Now, some sites try to use an external control system, sometimes called a PMS or something similar, to monitor the system load and the loads on the two machines and shift load to keep the Isoch machine from running near 0 MW or near Base Load. This allows the Isoch machine to automatically respond to "greed" load changes and maintain frequency (assuming the governor has been tuned properly, or not "de-tuned"). Some of these systems actually work pretty well--but most do not. And, many sites don't have these systems--and rely on human operators to monitor the loads on the two machines and shift load as necessary to allow the Isoch machine (when properly tuned) to respond to load changes in order to maintain frequency. Some operators understand what is happening and what their role is--many do not. And, this goes for their supervisors, also--many of which ascended to supervisory roles from operator roles.

I doubt, given your other posts, that you--as an operator--are going to ever solve this problem at your site. All you can do is hope to understand how you should be operating the machines and operate them in accordance with the standard operating procedures at your site. You may, at some point, be able to amend or modify the procedures as appropriate to make operation better--but I suspect that will take years, maybe decades. Power plant operators are loathe to do anything differently than "the way we've always done it" because they are so afraid of losing their job. Tribal "knowledge" isn't always correct, and there is a definite lack of training at most site--everyone ass-u-me-s the control systems are omniscient and will operate and control everything properly. But, most don't have the level of programming and sophistication it's ass-u-me-d they do, and never will. There is no substitute for training and experience--that's what SOPs (Standard Operating Procedures) try to act as a substitute for.

Best of luck--hope this helps!

 

CSA,
Your answers always help, technically and otherwise.

Now, coming to the reply. We have two identical Frame 5 GTs with 25MW rating to supply our plant load ONLY. What I was referring to as "greed" (grid) earlier is not Indian grid, but only the plant load. My bad for that. Sorry!

One machine runs on ISO and the other on Droop mode. There is no external load management system. The operator increases/decreases load on the Droop machine as per the requirement.

Nobody has ever changed ANY constant since 2008 (when the site upgraded from MKIV to MKVI).

When one machine was running at 20MW on ISO,the other machine was in tripped condition. We were sure that NO extra load will be added to the system at the time.

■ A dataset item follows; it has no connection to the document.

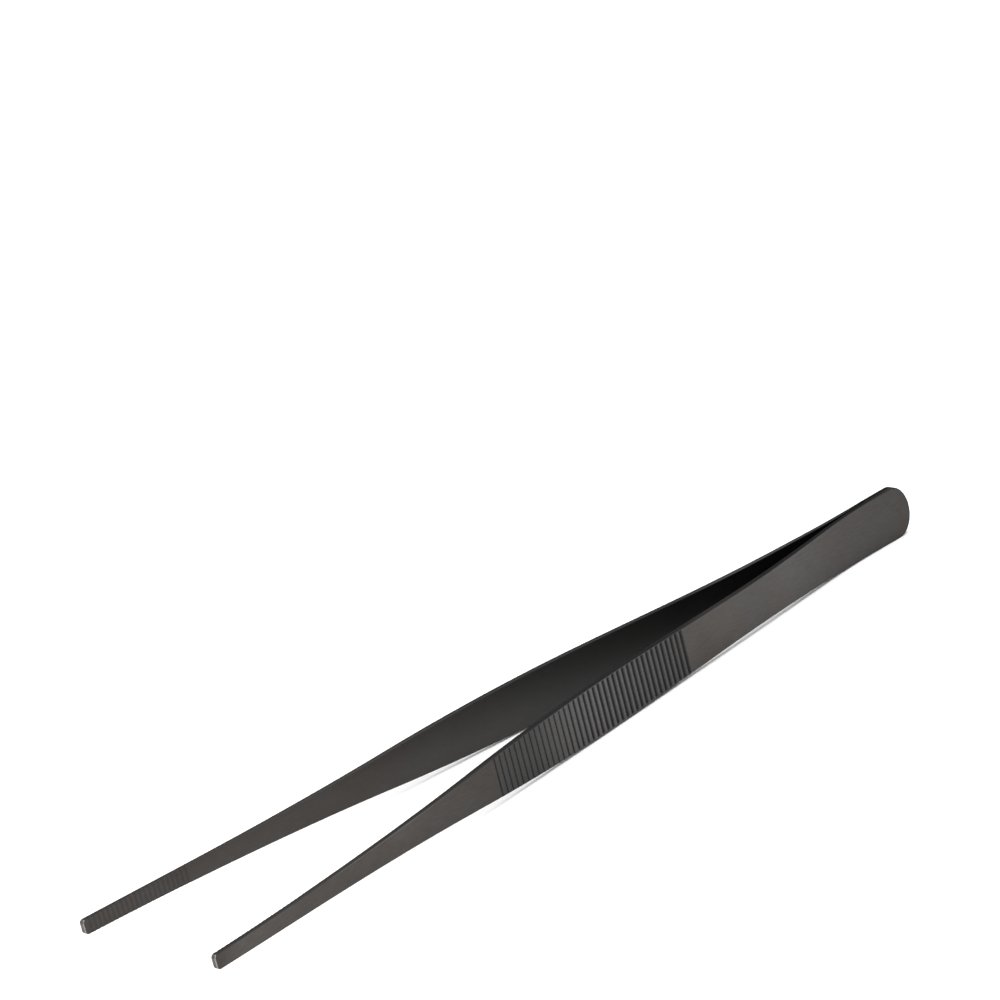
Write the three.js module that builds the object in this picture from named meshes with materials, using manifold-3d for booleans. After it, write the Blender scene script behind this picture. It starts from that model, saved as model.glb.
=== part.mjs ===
// Straight aquascaping tweezers: two tapered spring-steel blades, lap-welded together at the heel.
// Millimetres, +Z up. +X runs from the heel to the tips and +Y towards the left blade. The tweezers
// stand on the lower edges of their blades. The origin is on the ground, at the middle of the box.
// Every station below is a distance along the tweezers from the heel end.

import * as THREE from "three";
import { mergeVertices } from "three/addons/utils/BufferGeometryUtils.js";
import Module from "manifold-3d";

const LENGTH = 270;
const WELD_LENGTH = 14.5; // the blades lie flat on the weld this far
const WELD_THICKNESS = 0.3;
const FLEX_AT = 43; // middle of the stretch that bends when the blades are squeezed
const FLEX_GAP = 0.4; // saw-cut that lets each leg turn on its heel tab

// Plan view: slope of a blade away from the mid-plane, changing evenly between the stations.
const SPLAY = [
  { at: 0, slope: 0 },
  { at: WELD_LENGTH, slope: 0 },
  { at: 33, slope: 0.111 },
  { at: 239.5, slope: 0.098 },
  { at: LENGTH, slope: 0.066 },
];

// Sheet thickness: thinnest at the spring end, thickest under the grip.
const HEEL_THICKNESS = 1.22;
const GRIP_THICKNESS = 1.83;
const TIP_THICKNESS = 1.63;
const FULL_THICKNESS_AT = 70;
const TIP_THINNING_AT = 130;

// Side view: width of a blade, and how fast it widens, at the stations of its outline.
const WIDTHS = [
  { at: 5.5, width: 14.3, growth: 0 }, // heel, where its round end meets the sides
  { at: 16.5, width: 14.02, growth: -0.06 }, // throat
  { at: 62.5, width: 11.58, growth: 0 }, // neck
  { at: 123.5, width: 13.48, growth: 0 }, // grip
  { at: 175.5, width: 9.72, growth: -0.144 }, // shank
  { at: LENGTH, width: 3.94, growth: -0.006 }, // tip
];
const HEEL = WIDTHS[0];
const TIP_CORNER_RADIUS = 1;

// Grip: grooves across the outer face, broad at the heel side and narrow at the tip side.
const GRIP_GROOVES = { count: 39, first: 94.5, pitch: 1.948, depth: 0.3 };
const GRIP_MOUTH_WIDTHS = [1.3, 0.7]; // first and last groove
const GROOVE_FLOOR_SHARE = 0.45; // floor width as a share of the mouth width

// Jaw teeth: fine V-grooves across the inner face.
const JAW_GROOVES = { count: 22, first: 238.85, pitch: 1.392, depth: 0.22 };
const JAW_MOUTH_WIDTH = 0.9;

const PLAIN_STEP = 5; // spacing of outline points where nothing else sets it
const GROOVE_MARGIN = 0.5; // plain outline points stop this far short of the grooves
const SAME_POINT = 1e-4; // corners closer together than this are one
const CUTTER_REACH = 40; // the side outline is cut through this far to each side

const wasm = await Module();
wasm.setup();

// ---- formulas of the blade ----

// Distance of a blade's inner face from the joint plane: the splay added up along the blade.
function innerFace(at) {
  let offset = WELD_THICKNESS / 2;
  for (let i = 1; i < SPLAY.length && SPLAY[i - 1].at < at; i++) {
    const from = SPLAY[i - 1];
    const to = SPLAY[i];
    const run = Math.min(at, to.at) - from.at;
    const bend = (to.slope - from.slope) / (to.at - from.at);
    offset += run * (from.slope + 0.5 * bend * run);
  }
  return offset;
}

function thickness(at) {
  const thickened = THREE.MathUtils.smoothstep(at, WELD_LENGTH, FULL_THICKNESS_AT);
  const thinned = Math.max(0, (at - TIP_THINNING_AT) / (LENGTH - TIP_THINNING_AT));
  const grown = THREE.MathUtils.lerp(HEEL_THICKNESS, GRIP_THICKNESS, thickened);
  return grown + (TIP_THICKNESS - GRIP_THICKNESS) * thinned;
}

const outerFace = (at) => innerFace(at) + thickness(at);

// Half of a blade's width, on a smooth curve through the stations of WIDTHS.
function halfWidth(at) {
  const next = Math.max(1, WIDTHS.findIndex((station) => at <= station.at));
  const from = WIDTHS[next - 1];
  const to = WIDTHS[next];
  const span = to.at - from.at;
  const t = (at - from.at) / span;
  const s = 1 - t;
  const widths = s * s * (1 + 2 * t) * from.width + t * t * (1 + 2 * s) * to.width;
  const growths = span * t * s * (s * from.growth - t * to.growth);
  return (widths + growths) / 2;
}

function spacedStations(from, to) {
  const steps = Math.max(1, Math.round((to - from) / PLAIN_STEP));
  return Array.from({ length: steps + 1 }, (_, i) => THREE.MathUtils.lerp(from, to, i / steps));
}

// ---- outlines ----

// Corners of one groove, as distances along the blade and depths into the face.
function grooveCorners(centre, mouth, floor, depth) {
  return [
    { at: centre - mouth / 2, depth: 0 },
    { at: centre - floor / 2, depth },
    { at: centre + floor / 2, depth },
    { at: centre + mouth / 2, depth: 0 },
  ].filter((corner, i) => floor > 0 || i !== 2);
}

function groovesOf({ count, first, pitch, depth }, mouthWidths, floorShare) {
  return Array.from({ length: count }, (_, i) => {
    const mouth = THREE.MathUtils.lerp(...mouthWidths, i / (count - 1));
    return grooveCorners(first + i * pitch, mouth, mouth * floorShare, depth);
  }).flat();
}

// A face from one end to the other: plain stations outside the grooves, and the grooves' corners.
function faceCorners(from, to, grooves) {
  const cut = grooves.filter((corner) => corner.at > from && corner.at < to);
  const before = cut.length ? cut[0].at - GROOVE_MARGIN : to;
  const after = cut.length ? spacedStations(cut.at(-1).at + GROOVE_MARGIN, to) : [];
  const plain = [...spacedStations(from, before), ...after];
  const corners = [...plain.map((at) => ({ at, depth: 0 })), ...cut];
  return corners.sort((a, b) => a.at - b.at);
}

function planOutline(from, to) {
  const grip = groovesOf(GRIP_GROOVES, GRIP_MOUTH_WIDTHS, GROOVE_FLOOR_SHARE);
  const jaw = groovesOf(JAW_GROOVES, [JAW_MOUTH_WIDTH, JAW_MOUTH_WIDTH], 0);
  const inner = faceCorners(from, to, jaw).map(
    (corner) => new THREE.Vector2(corner.at, innerFace(corner.at) + corner.depth),
  );
  const outer = faceCorners(from, to, grip).map(
    (corner) => new THREE.Vector2(corner.at, outerFace(corner.at) - corner.depth),
  );
  return new THREE.Shape([...inner, ...outer.reverse()]);
}

// Side outline up to a station: round heel, curved edges, and round corners where it is the tip.
function sideOutline(to) {
  const half = HEEL.width / 2;
  const corner = to === LENGTH ? TIP_CORNER_RADIUS : 0;
  const edge = spacedStations(HEEL.at, to - corner).slice(1);
  const shape = new THREE.Shape();
  shape.moveTo(HEEL.at, half);
  shape.absellipse(HEEL.at, 0, HEEL.at, half, Math.PI / 2, 1.5 * Math.PI, false);
  edge.forEach((at) => shape.lineTo(at, -halfWidth(at)));
  if (corner > 0) {
    const end = halfWidth(to - corner);
    shape.absarc(to - corner, corner - end, corner, -Math.PI / 2, 0, false);
    shape.absarc(to - corner, end - corner, corner, 0, Math.PI / 2, false);
  }
  edge.reverse().forEach((at) => shape.lineTo(at, halfWidth(at)));
  return shape;
}

// ---- solids ----

function toSolid(geometry) {
  geometry.deleteAttribute("normal");
  geometry.deleteAttribute("uv");
  const merged = mergeVertices(geometry, SAME_POINT);
  const vertProperties = merged.attributes.position.array;
  const triVerts = new Uint32Array(merged.index.array);
  return new wasm.Manifold(new wasm.Mesh({ numProp: 3, vertProperties, triVerts }));
}

function toGeometry(solid) {
  const { vertProperties, triVerts } = solid.getMesh();
  const geometry = new THREE.BufferGeometry();
  geometry.setAttribute("position", new THREE.BufferAttribute(vertProperties, 3));
  geometry.setIndex(new THREE.BufferAttribute(triVerts, 1));
  geometry.computeVertexNormals();
  return geometry;
}

function extrude(shape, depth, curveSegments) {
  return new THREE.ExtrudeGeometry(shape, { depth, curveSegments, bevelEnabled: false });
}

// The side outline stood up in the XZ plane, centred on the joint plane.
function sideSolid(to, reach) {
  const heelSegments = 20;
  const geometry = extrude(sideOutline(to), 2 * reach, heelSegments);
  geometry.rotateX(Math.PI / 2);
  geometry.translate(0, reach, 0);
  return toSolid(geometry);
}

// The stretch of a left blade between two stations.
function bladeGeometry(from, to) {
  const sheet = extrude(planOutline(from, to), 2 * HEEL.width, 1);
  sheet.translate(0, 0, -HEEL.width);
  return toGeometry(toSolid(sheet).intersect(sideSolid(LENGTH, CUTTER_REACH)));
}

function weldGeometry() {
  return toGeometry(sideSolid(WELD_LENGTH, WELD_THICKNESS / 2));
}

// ---- materials ----

function coatedSteel(color) {
  return new THREE.MeshStandardMaterial({ color, roughness: 0.42, metalness: 0.85 });
}

// ---- assembly ----

const tweezers = new THREE.Group();
tweezers.position.set(-LENGTH / 2, 0, HEEL.width / 2);

function addPiece(name, geometry, material, mirrored = false) {
  const mesh = new THREE.Mesh(geometry, material);
  mesh.name = name;
  mesh.scale.y = mirrored ? -1 : 1;
  tweezers.add(mesh);
}

const tab = bladeGeometry(0, FLEX_AT - FLEX_GAP / 2);
const leg = bladeGeometry(FLEX_AT + FLEX_GAP / 2, LENGTH);
const blackCoating = coatedSteel(0x56534f);
const weldMetal = coatedSteel(0x3d3b39);

addPiece("left_heel_tab", tab, blackCoating);
addPiece("right_heel_tab", tab.clone(), blackCoating, true);
addPiece("heel_weld", weldGeometry(), weldMetal);
addPiece("left_leg", leg, blackCoating);
addPiece("right_leg", leg.clone(), blackCoating, true);

export default tweezers;
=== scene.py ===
# Looks of the aquascaping tweezers: each blade is one continuous sheet that bends at the flexure,
# with rounded edges, a ribbed grip and toothed jaws, in brushed steel with a worn black coating.
# Blade measures are in millimetres, along the blade from the heel end ("s") and across it ("z").

import math

import bpy
import numpy as np
from mathutils import Matrix, Vector
from mathutils.kdtree import KDTree


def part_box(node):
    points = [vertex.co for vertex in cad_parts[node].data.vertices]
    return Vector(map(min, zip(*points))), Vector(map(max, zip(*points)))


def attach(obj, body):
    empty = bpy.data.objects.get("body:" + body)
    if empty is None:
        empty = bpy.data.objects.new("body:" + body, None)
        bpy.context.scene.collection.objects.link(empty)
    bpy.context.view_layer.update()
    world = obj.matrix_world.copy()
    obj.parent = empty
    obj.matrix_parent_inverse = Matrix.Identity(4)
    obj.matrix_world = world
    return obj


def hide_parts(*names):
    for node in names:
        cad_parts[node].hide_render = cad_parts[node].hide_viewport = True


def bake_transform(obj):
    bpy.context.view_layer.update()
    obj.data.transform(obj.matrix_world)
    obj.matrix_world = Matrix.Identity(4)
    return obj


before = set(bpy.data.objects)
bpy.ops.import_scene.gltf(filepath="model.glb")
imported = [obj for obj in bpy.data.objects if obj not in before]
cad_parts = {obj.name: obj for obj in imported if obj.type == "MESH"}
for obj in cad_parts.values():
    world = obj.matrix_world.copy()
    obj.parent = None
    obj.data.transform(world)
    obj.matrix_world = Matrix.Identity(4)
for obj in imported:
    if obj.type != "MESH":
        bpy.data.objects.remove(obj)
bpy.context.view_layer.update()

MM = 0.001

# ---- what the frame fixes ----

TAB_LOW, TAB_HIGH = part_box("left_heel_tab")
LEG_LOW, LEG_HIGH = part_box("left_leg")
WELD_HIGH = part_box("heel_weld")[1]
HEEL_X = TAB_LOW.x
MIDDLE_Z = (TAB_LOW.z + TAB_HIGH.z) / 2
LENGTH = (LEG_HIGH.x - HEEL_X) / MM
WELD_LENGTH = (WELD_HIGH.x - HEEL_X) / MM
WELD_HALF_THICKNESS = WELD_HIGH.y / MM
HEEL_HALF_WIDTH = (TAB_HIGH.z - TAB_LOW.z) / 2 / MM

# ---- blade measures ----

# Slope of a blade away from the middle plane, changing evenly between these stations.
SPLAY_AT = [0, WELD_LENGTH, 33, 239.5, LENGTH]
SPLAY_SLOPE = [0, 0, 0.111, 0.098, 0.066]

HEEL_THICKNESS = 1.22
GRIP_THICKNESS = 1.83
TIP_THICKNESS = 1.63
FULL_THICKNESS_AT = 70
TIP_THINNING_AT = 130

# Half widths of a blade and how fast they grow, at heel, throat, neck, grip, shank and tip.
HEEL_ROUND_LENGTH = 5.5
WIDTH_AT = [HEEL_ROUND_LENGTH, 16.5, 62.5, 123.5, 175.5, LENGTH]
HALF_WIDTH = [HEEL_HALF_WIDTH, 7.01, 5.79, 6.74, 4.86, 1.97]
WIDTH_GROWTH = [0, -0.03, 0, 0, -0.072, -0.003]
TIP_CORNER_RADIUS = 1

OUTER_EDGE_RADIUS = 0.14
INNER_EDGE_RADIUS = 0.12
HEEL_EDGE_RADIUS = 0.42  # the outer edge is ground rounder where the blades are welded
HEEL_EDGE_FADES = (6, 24)

RIB_COUNT, RIB_FIRST, RIB_PITCH = 39, 94.5, 1.948
RIB_BROAD_MOUTH, RIB_NARROW_MOUTH = 1.9, 0.75
RIB_BROAD_DEPTH, RIB_NARROW_DEPTH = 0.34, 0.24
RIB_NARROWS = (125, 150)  # the broad grooves turn into narrow ones between these stations
RIB_FADE = (0.1, 0.45)  # distances from the edge where a groove starts and where it is full

TOOTH_COUNT, TOOTH_FIRST, TOOTH_PITCH = 22, 238.85, 1.392
TOOTH_DEPTH = 0.12
TOOTH_PAINTED_SHADE = 0.25  # how far a tooth groove goes towards the painted shade of the grip's grooves

# Painted light and shade at stations along the blade, on its two faces and on its sheared rim:
# multipliers of the coat's colour that stand in for the shaded insides near the heel and the dark
# reflection on the rims.
OUTER_PAINTED_LIGHT = {0: 0.76, 50: 1.18, 90: 0.97, 100: 1.17, 130: 1.62, 155: 0.78, 180: 0.82, 192: 0.84,
               205: 0.98, 225: 0.88, 262: 1.06, 269: 0.8}
INNER_PAINTED_SHADE = {50: 0.2, 80: 0.3, 100: 0.48, 140: 0.72, 200: 0.76, 258: 0.82}
LEFT_RIM_PAINTED_REFLECTION = {0: 0.6, 4: 0.45, 9: 0.1, 22: 0.1, 60: 0.16, 80: 0.4, 105: 0.15, 160: 0.25,
                  205: 0.45, 235: 0.6, 262: 0.5}
RIGHT_RIM_PAINTED_REFLECTION = {0: 0.4, 5: 0.02, 14: 0.02, 25: 0.5, 60: 0.9, 80: 0.4, 110: 0.5, 140: 0.46,
                   170: 0.64, 230: 0.7, 262: 0.6}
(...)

And finally, talking about Base load of the ISO machine: From reading your posts on the forum I've learned that at base load the IGV will be 84° open. That was not the case. IGV position was 58°, so, I ass-u-me that the machine was not running on base load.

And, I can see your frustration in answering my (stupid) questions.There is definitely lack of training and experience and resources. But still I'm trying to learn. Solving this (or other problems) is not expected from me. What is expect from me is to run the plant as "they've been running it for 26 years".

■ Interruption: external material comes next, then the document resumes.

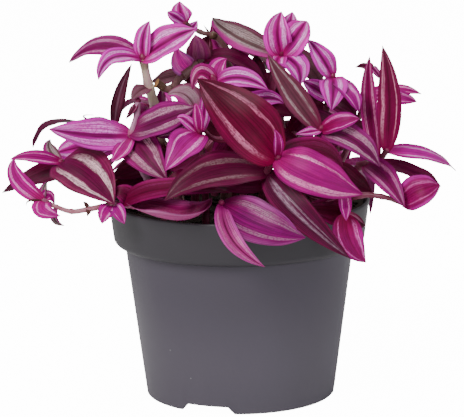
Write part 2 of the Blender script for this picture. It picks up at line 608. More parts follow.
def stemRadius(place, thick, last):
    # place counts the curve's points
    form = stemForm
    gone = max(0.0, (place - form["taperFrom"]) / (last - form["taperFrom"]))
    radius = thick * (1 - (1 - form["taper"]) * gone)
    near = min(abs(place - n) for n in range(form["firstPoint"], last + 1))
    return radius * (1 + form["swelling"] * math.exp(-((near / form["swellReach"]) ** 2)))


def addStem(shape, row, curve, last):
    form = stemForm
    steps = form["stepsEach"] * last
    places = [last * k / steps for k in range(steps + 1)]
    centres = [curve.at(p / last) for p in places]
    headings = [curve.along(p / last) for p in places]
    radii = [stemRadius(p, row["thick"], last) for p in places]
    cut = row["name"] in cutStems
    turn = steps - (form["cutSteps"] if cut else 1)  # where the bark ends
    below = slice(turn + 1)
    addTube(shape, centres[below], radii[below], headings[below], row["bark"], capEnd=False)
    if cut:
        flared = [r * form["cutFlare"] for r in radii[turn:]]
        rings = addTube(shape, centres[turn:], flared, headings[turn:], "dryBrown", capEnd=False)
        shape.addFace(tuple(rings[-1]), "cutWood")
        return
    end, ahead, thick, dome = centres[-1], headings[-1], radii[-1], form["dome"]
    addTube(shape, centres[turn:] + [end + ahead * (thick * reach) for reach, _ in dome],
            radii[turn:] + [thick * share for _, share in dome],
            headings[turn:] + [ahead] * len(dome), "bud")


def addShoot(row, draw):
    form = stemForm
    shape = Shape()
    rises = (-form["depth"], *form["start"])
    low = [Vector((*row["root"], form["soilTop"] + rise)) for rise in rises]
    curve = StemCurve(low + row["path"])
    last = len(curve.points) - 1
    addStem(shape, row, curve, last)
    for one in row["leaves"]:
        where = min(one["at"] + form["firstPoint"], last - form["endTuck"])
        base = curve.at(where / last)
        addLeaf(shape, base, one, draw)
        if one["width"] > form["sheathFrom"]:
            along = curve.along(where / last)
            radius = stemRadius(where, row["thick"], last)
            addTube(shape, [base + along * reach for reach in form["sheathAt"]],
                    [radius * flare for flare in form["sheathFlare"]], [along] * 3,
                    sheathOf.get(row["bark"], "sheath"), form["sheathSides"])
    for at, length, thick, finish in stemKnots.get(row["name"], ()):
        where = (at + form["firstPoint"]) / last
        middle, along = curve.at(where), curve.along(where)
        addTube(shape, [middle + along * (length * share) for share in form["knotAt"]],
                [thick * flare for flare in form["knotFlare"]], [along] * 4, finish)
    return shape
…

It will be very good for me if I can get ONLY 10% of knowledge you have acquired.

Your response is always welcome (and helpful in many ways).

Thank you.

 

sb,

There's no such thing as a dumb (or stupid) question--just a dumb (or stupid) answer. A former colleague of mine used to say that all the time, and it's true. (There may be a bad time to ask a question.... like when the unit is being started for the first or second time, or being started after a maintenance outage. Sometimes it's not the question--but when it's being asked. And, oftentimes "questions" are questions, but really statements, like, "It's never done THAT before!" which is my LEAST FAVORITE question of ALL time--no matter when it's asked.)

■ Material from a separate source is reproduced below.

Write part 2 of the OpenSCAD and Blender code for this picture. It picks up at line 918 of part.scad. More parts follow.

I realize that most operators of GE-design heavy duty gas turbines get very little formal training, if any--and believe it or not that includes first-world countries in North America and Europe. It's really amazing that more machines aren't wrecked and more people aren't hurt or worse, because most owners and managers believe the turbine control systems will take appropriate action in every instance, and that operators are just there to "push" the START and STOP buttons, and technicians only need to know how the turbine control system works--not how the turbine is supposed to operate. That's my frustration--not the questions. I've been to developing countries where a 25 MW gas turbine is 25% or 50% of the grid supply--and the operators have had zero formal training. And, the units trip--a lot. And get very little in the way of planned maintenance--something only gets looked at or fixed or replaced when it breaks. And, that's often sometimes. (And, of course--the turbine control system gets blamed for being "unreliable.") That's my frustration, not questions.

And, just as bad is the fact that the documentation provided by the OEM is so lacking, and in some cases, just plain wrong. It's not like the OEM can't produce good documentation--they do, for the equipment they sell to Armies and Navies and Air Forces and airlines. So, it's not an impossible task--it's just that no Customers buying heavy duty gas turbines hold the OEM accountable for documentation.

Anyway, back to the question(s). I'm not suggesting anyone changed any Control Constant after the Mark VIs were commissioned. I AM suggesting that commissioning personnel (who get minimal training) changed the values during commissioning.

Load on a prime mover and generator (any prime mover and generator) tries to slow the unit down. So, whenever there's a load on the unit (whenever the generator breaker is closed and the MWATT value is positive) the Speedtronic is trying to maintain speed. For an Isoch machine (ISO means something VERY different from Isoch!), it's continually trying to maintain speed to a very tight tolerance (USUALLY; unfortunately, I can't seem to help with the problem of why it can't maintain 100% TNH (or at least something between 99.83% and 100.17%) at your site).

The Droop machine--it's a "slave" to the Isoch machine. The magnetic fields of the two synchronous generators keep them spinning at the same speed--and the Droop governor allows for some speed error, in fact, it RELIES on a speed error to operate correctly (TNR-TNH, where it's presumed TNH is usually stable and constant at approximately 100%).

Yes; the "definition" of Base Load is that it only occurs when the IGVs are maximum operating angle (CSKGVMAX), which is usually 84 DGA, or 86 DGA for some machines, and I'm hearing as much as 90 DGA for some of the newer heavy duty gas turbines (F-class and newer).